逆に日本維新の会は現職の藤條尭之市議に加え、鬼塚こずえ候補が当選し2議席に。全国的な維新の勢いは衰えていないようだ。
遠藤千尋・元市議も返り咲きに成功。藤原市議、岩永久佳市議に続く3番目の得票だった。
阿部市長派の篠塚元・市議は当選したが、妹尾浩也候補は惨敗に終わっている。
中島律子候補が新人候補では最も上位で当選。無所属新人では今回唯一の当選者でもあった。
前回次点の三井健候補は前回よりも票は増やしたものの落選。東京新党16の推薦を受けていたが及ばず。同党の候補者は北区や豊島区で全滅に終わった。
仁木候補と福島候補がワースト2トップであったのはある意味当然だろう。
ちなみに下から3番目は清水譲候補。ポスターを見る限りまともそうなのだが、95票しか獲得出来なかった。ということはまともに選挙運動をしなかったということなのだろう。
◆多摩市議会会派構成
多摩市議会は各会派が均衡する傾向にあり、毎回のように最大勢力が入れ替わる。例えば2019年までは立憲民主党議員を中心とした「改革みらい」が第1会派であった。前回選挙後には自民党会派「新政会」が「改革みらい」から遠藤千尋市議と藤條尭之市議を引き抜き7議席で最大会派となった。
今回も共産党と公明党が5議席、自民党が4議席で勢力が拮抗しており、会派をめぐる駆け引きがあるのではないか。
会派は次の通りとなった。
前回は自民会派に加わっていた遠藤千尋市議と藤條尭之市議は鬼塚こずえ市議、中島律子市議と共に「あすたま・市民」を結成した。自民党を離党した藤原正範市議も自民党会派には加わらず1人会派「志政会」となった。そのため、最大会派で共産党と公明党が並んだ。
また、「フェアな市政」も解消され、「青空りっけん」(白田満)、「多摩の風」(折戸小夜子)、「夢まち会議」(岩永久佳)に3分裂。
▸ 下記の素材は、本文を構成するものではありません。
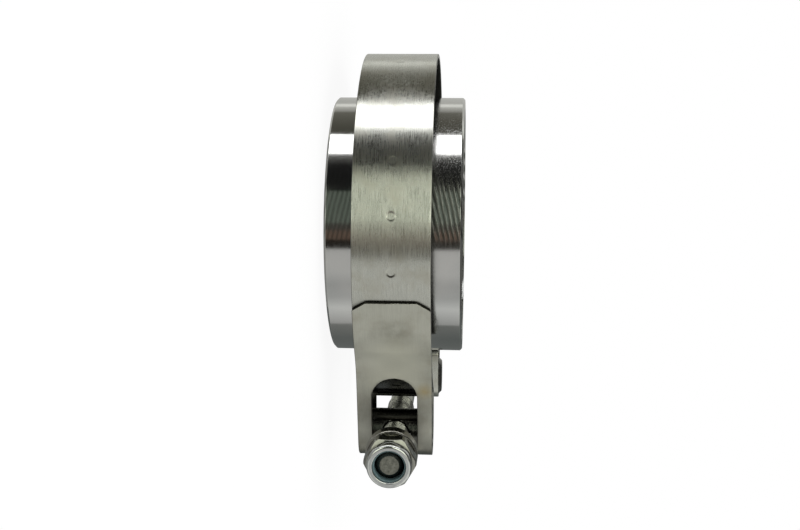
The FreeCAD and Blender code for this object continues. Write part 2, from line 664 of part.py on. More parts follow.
for item in doc.Objects:
    broken = {"Invalid", "Error"} & set(item.State)
    if broken:
        raise RuntimeError(f"{item.Label} is {', '.join(sorted(broken))}")

bodies = [item for item in doc.Objects if item.TypeId == "PartDesign::Body"]
for body in bodies:
    if body.Shape.isNull() or not body.Shape.isValid() or len(body.Shape.Solids) != 1:
        raise RuntimeError(f"{body.Label} has no single valid solid")

os.makedirs("parts", exist_ok=True)
for body in bodies:
    body.Shape.exportStep(f"parts/{body.Label}.step")
    box = body.Shape.BoundBox
    print(f"{body.Label}: volume {body.Shape.Volume:.1f}, Z {box.ZMin:.2f} to {box.ZMax:.2f}")
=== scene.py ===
import math

import bmesh
import bpy
from mathutils import Matrix, Vector


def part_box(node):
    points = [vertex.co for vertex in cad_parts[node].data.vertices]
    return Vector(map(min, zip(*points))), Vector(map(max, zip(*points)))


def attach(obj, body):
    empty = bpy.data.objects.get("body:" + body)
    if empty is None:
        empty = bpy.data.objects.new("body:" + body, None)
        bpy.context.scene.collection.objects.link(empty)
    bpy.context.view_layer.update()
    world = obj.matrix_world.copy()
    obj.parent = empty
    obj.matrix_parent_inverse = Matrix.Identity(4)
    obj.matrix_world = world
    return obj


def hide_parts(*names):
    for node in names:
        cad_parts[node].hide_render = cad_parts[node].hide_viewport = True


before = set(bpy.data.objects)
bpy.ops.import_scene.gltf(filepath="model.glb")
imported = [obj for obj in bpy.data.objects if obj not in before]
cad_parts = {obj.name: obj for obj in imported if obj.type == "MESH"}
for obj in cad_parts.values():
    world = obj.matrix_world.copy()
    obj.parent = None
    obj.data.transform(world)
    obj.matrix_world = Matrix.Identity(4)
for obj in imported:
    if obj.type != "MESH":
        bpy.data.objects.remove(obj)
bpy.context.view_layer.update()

# V-band clamp on its weld flanges: the ring's axis is +Z, the gap faces +X, the nut -Y.
# Shapes are drawn in millimetres in the CAD's frame and scaled to metres by piece() and cut().
# The studio is laid out in metres.

MM = 0.001


def span(node, axis):
    """Lowest and highest place of a CAD node along x, y or z, in millimetres."""
    low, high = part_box(node)
    index = "xyz".index(axis)
    return low[index] / MM, high[index] / MM


def along_bolt(node):
    """Where a node starts and ends along the bolt, in millimetres from the T-bar's axis."""
    low, high = span(node, "y")
    return LOOP_Y - high, LOOP_Y - low


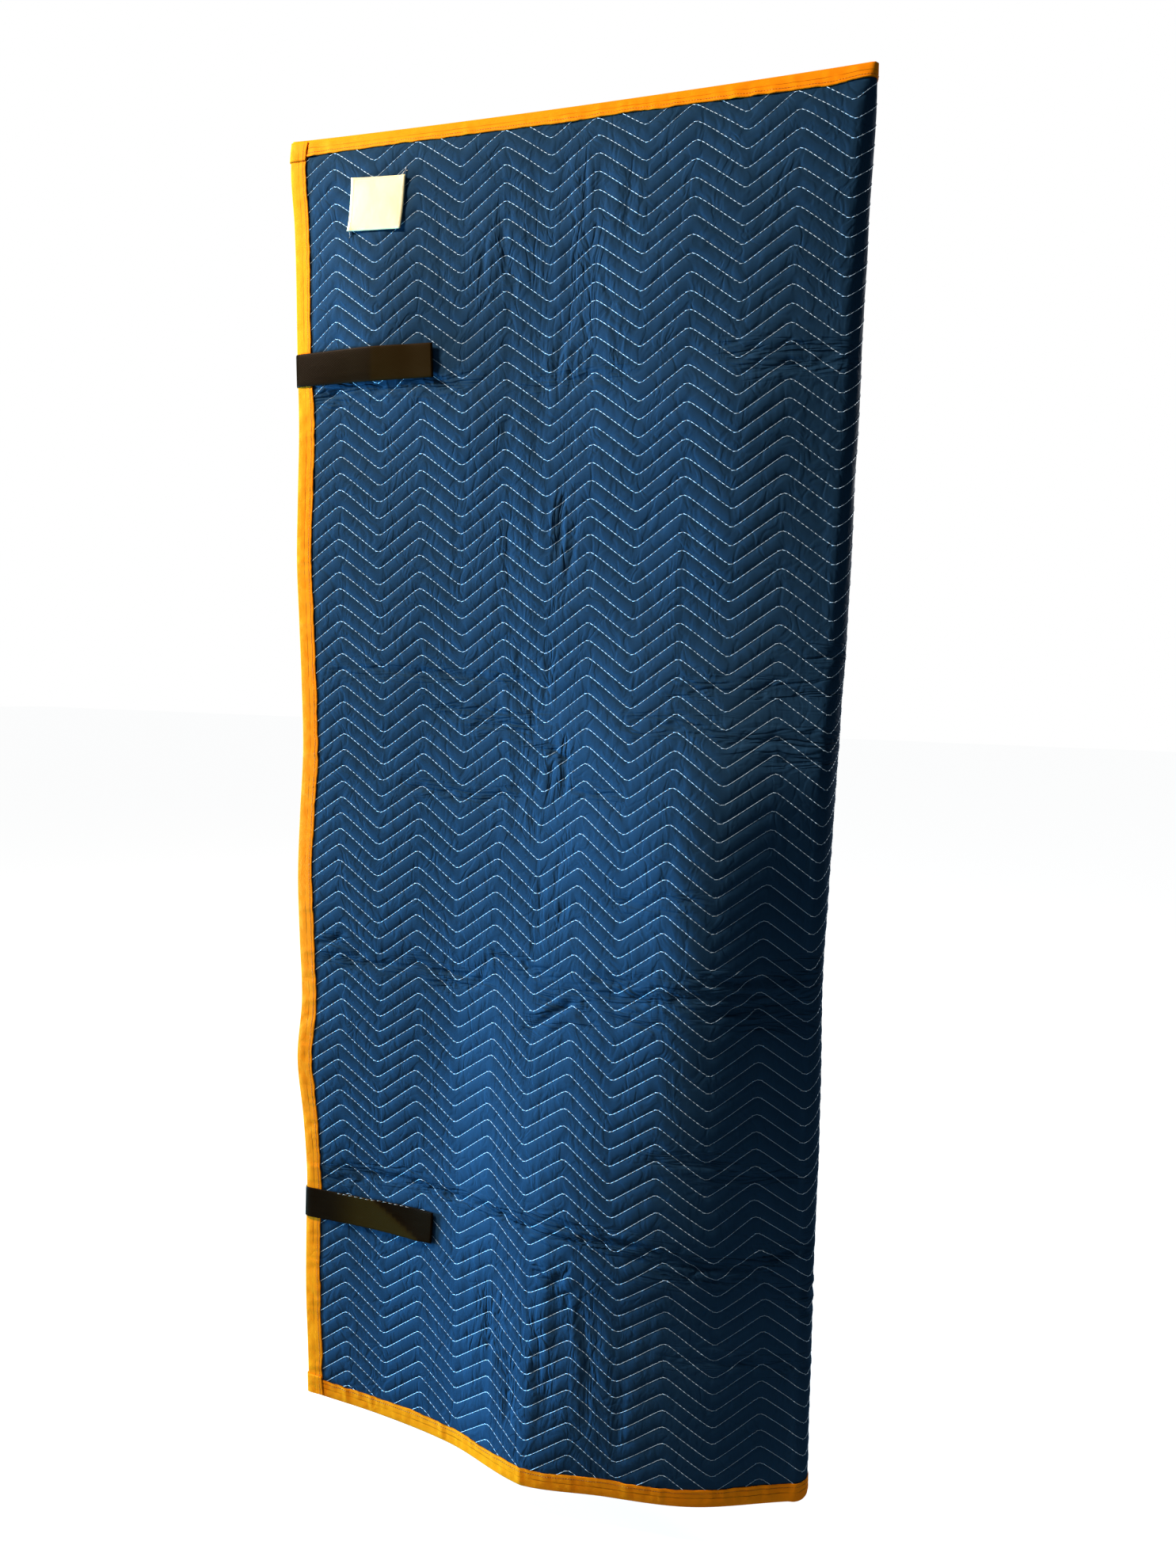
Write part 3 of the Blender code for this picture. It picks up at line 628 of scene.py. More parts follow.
def shell_piece(name, outer, inner, uv, material, joined_end=False):
    """A closed strip of cloth between two grids of points, outside and inside.

    With a joined end the last row is folded on itself, and its two halves are merged.
    """
    count = outer.shape[0] * outer.shape[1]
    index = np.arange(count).reshape(outer.shape[:2])
    faces = grid_faces(index) + grid_faces(count + index[:, ::-1])
    rim = np.concatenate((index[:, 0], index[-1, 1:], index[-2::-1, -1], index[0, -2:0:-1])).tolist()
    last = set(index[-1].tolist()) if joined_end else set()
    for a, b in zip(rim, rim[1:] + rim[:1]):
        if not (a in last and b in last):
            faces.append((b, a, a + count, b + count))
    points = np.concatenate((outer.reshape(-1, 3), inner.reshape(-1, 3)))
    piece = new_piece(name, points, faces, np.tile(uv.reshape(-1, 2), (2, 1)), material)
    if joined_end:
        shape = bmesh.new()
        shape.from_mesh(piece.data)
        bmesh.ops.remove_doubles(shape, verts=shape.verts, dist=0.002 * MM)
        shape.to_mesh(piece.data)
        shape.free()
    return piece


def zip_runs(first, first_at, second, second_at):
    """Triangles between two runs of vertices, joined in the order of their distances."""
    faces = []
    i = j = 0
    while i < len(first) - 1 or j < len(second) - 1:
        step_first = j == len(second) - 1
        if not step_first and i < len(first) - 1:
            step_first = first_at[i + 1] <= second_at[j + 1]
        if step_first:
            faces.append((first[i], first[i + 1], second[j]))
            i += 1
        else:
            faces.append((first[i], second[j + 1], second[j]))
            j += 1
    return faces


def quilt_columns():
    """Distances across of the quilt's columns, which meet every turn of the stitch lines."""
    fine, coarse = WAVE_LENGTH / FINE_COLUMNS, WAVE_LENGTH / COARSE_COLUMNS
    count = int((FOLD_MIDDLE + 40 * MM - FIRST_PEAK) / coarse)
    front = np.arange(FIRST_PEAK % fine, FIRST_PEAK + count * coarse, fine)
    back = np.arange(FIRST_PEAK + count * coarse, CLOTH_WIDTH - 0.3 * coarse, coarse)
    return np.concatenate(([0.0], front[front < back[0] - fine / 2], back, [CLOTH_WIDTH]))


def quilt_mesh(cloth, sizes):
    """Points, faces and UVs of the quilt: a fine stitched face and a plain inner one.

    The fine face's rows follow the stitch lines. Where a row runs off the cloth, at the
    top and at the hem, its points fall together on the edge.
    """
    lines = np.arange(FIRST_LINE_INDEX, LAST_LINE_INDEX)[:, None] + ROW_STEPS
    lines = lines.ravel()[:, None]
    across = quilt_columns()
    hem = hem_down(across)
    downs = line_down(across, lines)
    off_top = (downs <= 0.0).sum(axis=0)
    on_cloth = (downs < hem).sum(axis=0)
    downs = np.clip(downs, 0.0, hem)
    rows, columns = downs.shape
    grid = np.arange(rows * columns).reshape(rows, columns)
    for j in range(columns):
        grid[:off_top[j], j] = grid[off_top[j] - 1, j]
        grid[on_cloth[j]:, j] = grid[on_cloth[j], j]
    used, grid = np.unique(grid, return_inverse=True)
    grid = grid.reshape(rows, columns)
    outer = cloth.place(across, downs, relief(sizes, across, downs))
    points = outer.reshape(-1, 3)[used]
    uv = spread(across, downs).reshape(-1, 2)[used]
    faces = [tuple(dict.fromkeys(face)) for face in grid_faces(grid)]
    faces = [face for face in faces if len(face) > 2]

    inner_across = np.linspace(0.0, CLOTH_WIDTH, INNER_COLUMNS)
    share = np.linspace(0.0, 1.0, INNER_ROWS)[:, None]
    inner_downs = share * hem_down(inner_across)
    inside_edge = edge_distance(inner_across, inner_downs)
    thin = 1 - ramp(inside_edge, TAPE_WIDTH, 2 * SOFT_EDGE_TO - TAPE_WIDTH)
    depth = STITCH_THICKNESS + (PRESSED_THICKNESS - STITCH_THICKNESS) * thin
    inside = cloth.place(inner_across, inner_downs, -depth)
    inner_grid = len(points) + np.arange(INNER_ROWS * INNER_COLUMNS).reshape(INNER_ROWS, INNER_COLUMNS)
    faces += grid_faces(inner_grid[:, ::-1])
    points = np.concatenate((points, inside.reshape(-1, 3)))
    uv = np.concatenate((uv, spread(inner_across, inner_downs).reshape(-1, 2)))

    for fine, plain, axis, turned in (
            (grid[:, 0], inner_grid[:, 0], 1, False), (grid[:, -1], inner_grid[:, -1], 1, True),
            (grid[0], inner_grid[0], 0, True), (grid[-1], inner_grid[-1], 0, False)):
        run, inner_run = list(dict.fromkeys(fine.tolist())), plain.tolist()
        made = zip_runs(run, uv[run, axis], inner_run, uv[inner_run, axis])
        faces += [face if turned else face[::-1] for face in made]
    return points, faces, uv


def line_runs(low, high):
    """Stitch lines between two distances across, as runs of places clear of the tapes."""
    across = quilt_columns()
    inset = TAPE_WIDTH - 2 * MM
    across = across[(across > max(inset, low)) & (across < min(CLOTH_WIDTH - inset, high))]
    runs = []
    for line in range(FIRST_LINE_INDEX, LAST_LINE_INDEX):
        down = line_down(across, line)
        shown = (down > inset) & (down < hem_down(across) - inset)
        for part in np.split(np.arange(len(across)), np.where(np.diff(shown.astype(int)))[0] + 1):
            if len(part) > 1 and shown[part[0]]:
                runs.append((across[part], down[part]))
    return runs


def thread_path(name, runs):
    """An object of bare edges through runs of points, for the stitches to follow."""
    points, edges = [], []
    for run in runs:
        start = len(points)
        points += [tuple(p) for p in run]
        edges += [(start + k, start + k + 1) for k in range(len(run) - 1)]
    mesh = bpy.data.meshes.new(name)
    mesh.from_pydata(points, edges, [])
    return add_object(name, mesh)


def add_node(tree, kind, inputs=None, **settings):
    """A node with its settings, and inputs that are values or other nodes' outputs."""
    node = tree.nodes.new(kind)
    for key, value in settings.items():
        setattr(node, key, value)
    for key, value in (inputs or {}).items():
        if isinstance(value, bpy.types.NodeSocket):
            tree.links.new(value, node.inputs[key])
        else:
            node.inputs[key].default_value = value
    return node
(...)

ただその後、白田市議と岩永市議が一緒に街宣する様子が見られたので、喧嘩別れしたわけではなかったようだ。
議長は公明党の三階道雄市議、副議長は共産党の橋本由美子市議となった。
自民党が正副議長を出せなかった議会は杉並区や中野区、府中市、調布市などいくつかあるのだが、公明党と共産党というのは珍しい。
前回の市議選の際に阿部裕行市長は無党派の市長であるため、「オール与党もオール野党もあり得る」と語っていたが、そんな多摩市らしい結果だったのではないだろうか。